I heard some girl say 'yeah he mustve been so drunk he kept mumbling and repeating himself'
And I thought
Fuck I do that shit every weekend
A moment of silence for all our pussy whips bro's who had to endure the NEW MOON premier!
All I remember is saying that "fire will make it all better"
Woke up at 4:30am to my little brother shaking me. Apparently I fell asleep naked on my kitchen table waiting for the toaster to pop. 2 years of college completed and i still havent learned my drinking limit...
Shaun got a portable breathalyzer for christmas so now we can tell who the biggest pussy is at the end of the night.
We are going out Saturday. Oh and we might also be jousting on bikes.
We were showing our tits to everyone because it's breast cancer awareness month and we care deeply
I thought we were doing it cause it's Tuesday
im that hungover where parking at red lights has to be done
He peed in the bird bath. Those birds are gonna be pissed
What guy invites over a booty call, gets all naked and then when the real fun begins and a condom is needed, claims to not have one? And wears socks THE entire time?

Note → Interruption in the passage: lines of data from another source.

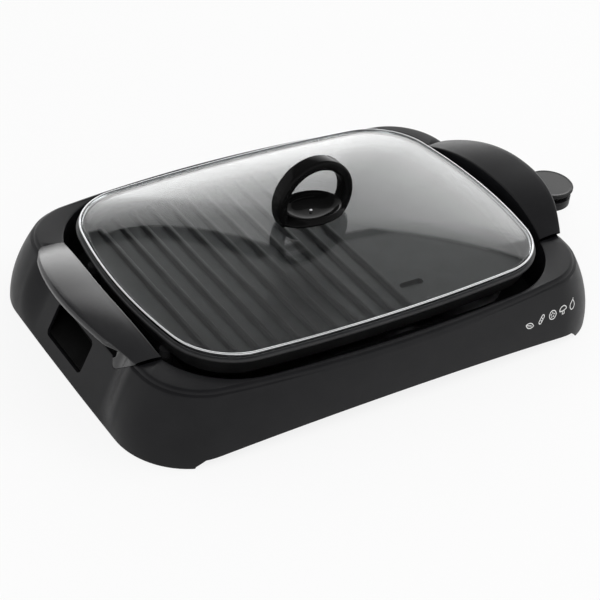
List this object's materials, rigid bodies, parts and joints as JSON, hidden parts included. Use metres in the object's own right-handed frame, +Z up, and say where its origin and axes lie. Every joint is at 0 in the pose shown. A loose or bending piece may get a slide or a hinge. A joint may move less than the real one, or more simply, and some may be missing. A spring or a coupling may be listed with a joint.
{
  "type": "electric table grill",
  "caption": "Electric table grill with a ribbed plate in a moulded base, a lift-off glass lid with a ring knob, and a plug-in temperature controller.",
  "frame": {"origin": "middle of the whole length (controller included) and of the width, on the table", "axes": "+X along the grill towards the controller, -Y towards the front, +Z up"},
  "size_m": [0.5926, 0.352, 0.1655],
  "materials": {
    "black_plastic": "satin, finely textured",
    "gloss_black": "polished",
    "handle_gloss": "semi-gloss",
    "pan_plastic": "matte",
    "rubber": "matte",
    "nonstick": "non-stick coating, satin",
    "element_steel": "dark oxidised",
    "tray_steel": "brushed",
    "bright_steel": "polished",
    "screw_steel": "zinc plated",
    "contact_brass": "plain",
    "ceramic": "matte",
    "dial_plastic": "satin",
    "clear_glass": "clear, tempered"
  },
  "bodies": {
    "base": {"base_housing": "black_plastic", "left_handle": "handle_gloss", "right_handle": "black_plastic", "handle_screws": "screw_steel", "base_pan": "pan_plastic", "base_screws": "screw_steel", "rubber_feet": "rubber"},
    "tray": {"drip_tray": "tray_steel"},
    "plate": {"grill_plate": "nonstick", "heating_element": "element_steel", "element_terminals": "contact_brass", "socket_shroud": "pan_plastic", "shroud_screws": "screw_steel"},
    "controller": {"controller_lower_shell": "black_plastic", "controller_upper_shell": "black_plastic", "temperature_probe": "bright_steel", "contact_sleeves": "contact_brass", "thermostat_switch": "ceramic", "controller_screws": "screw_steel", "cord_gland": "rubber"},
    "dial": {"dial": "dial_plastic", "dial_shaft": "bright_steel"},
    "lid": {"lid_glass": "clear_glass", "lid_band": "bright_steel", "lid_knob": "gloss_black", "knob_gasket": "rubber", "knob_washer": "screw_steel", "knob_screw": "screw_steel"}
  },
  "joints": [
    {"name": "tray_lift", "type": "slide", "parent": "base", "child": "tray", "axis": [0, 0, 1], "range_m": [0, 0.007]},
    {"name": "plate_lift", "type": "slide", "parent": "base", "child": "plate", "axis": [0, 0, 1], "range_m": [0, 0.012]},
    {"name": "lid_lift", "type": "slide", "parent": "plate", "child": "lid", "axis": [0, 0, 1], "range_m": [0, 0.12]},
    {"name": "controller_unplug", "type": "slide", "parent": "plate", "child": "controller", "axis": [1, 0, 0], "range_m": [0, 0.1]},
    {"name": "dial_turn", "type": "hinge", "parent": "controller", "child": "dial", "pos_m": [0.2707, 0, 0.05], "axis": [0, 0, -1], "range_deg": [0, 270]}
  ]
}
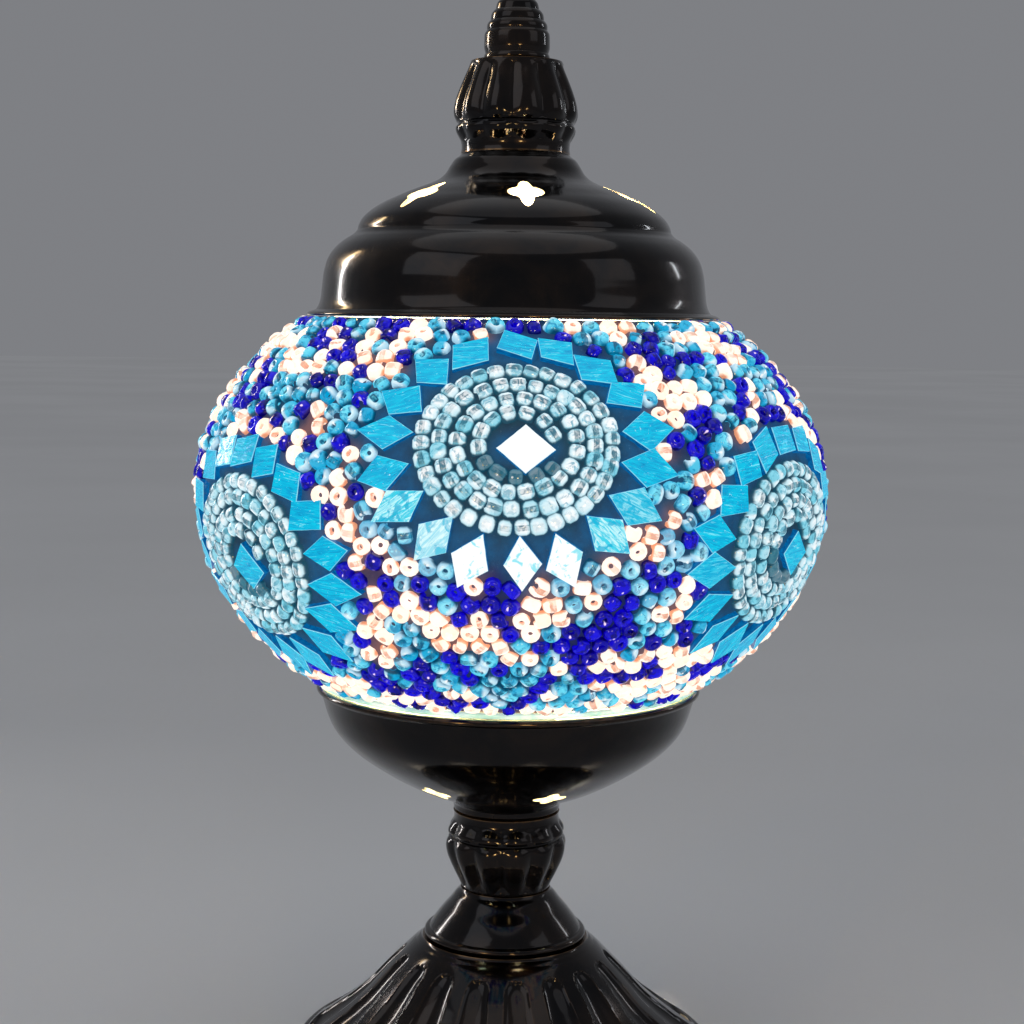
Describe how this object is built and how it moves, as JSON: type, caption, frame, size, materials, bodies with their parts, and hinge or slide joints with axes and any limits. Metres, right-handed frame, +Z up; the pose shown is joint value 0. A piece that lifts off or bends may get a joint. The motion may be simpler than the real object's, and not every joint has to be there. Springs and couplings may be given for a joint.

If you saw or spoke to me yesterday can you message me. Trying to make a timeline of the day I was too drunk to remember
Beer and Reeses. dinner of champions
Yeah it got awkward when the two guys we were playing beer pong against realized that I'd hooked up with both of them. Their teamwork declined after that.
i passed out in front of ihop...for the second night in a row. i think i need to reevaluate my life choices
So in hindsight, going through the McDonald's drive thru plastered at 4 a.m. on stolen bikes was a bad idea.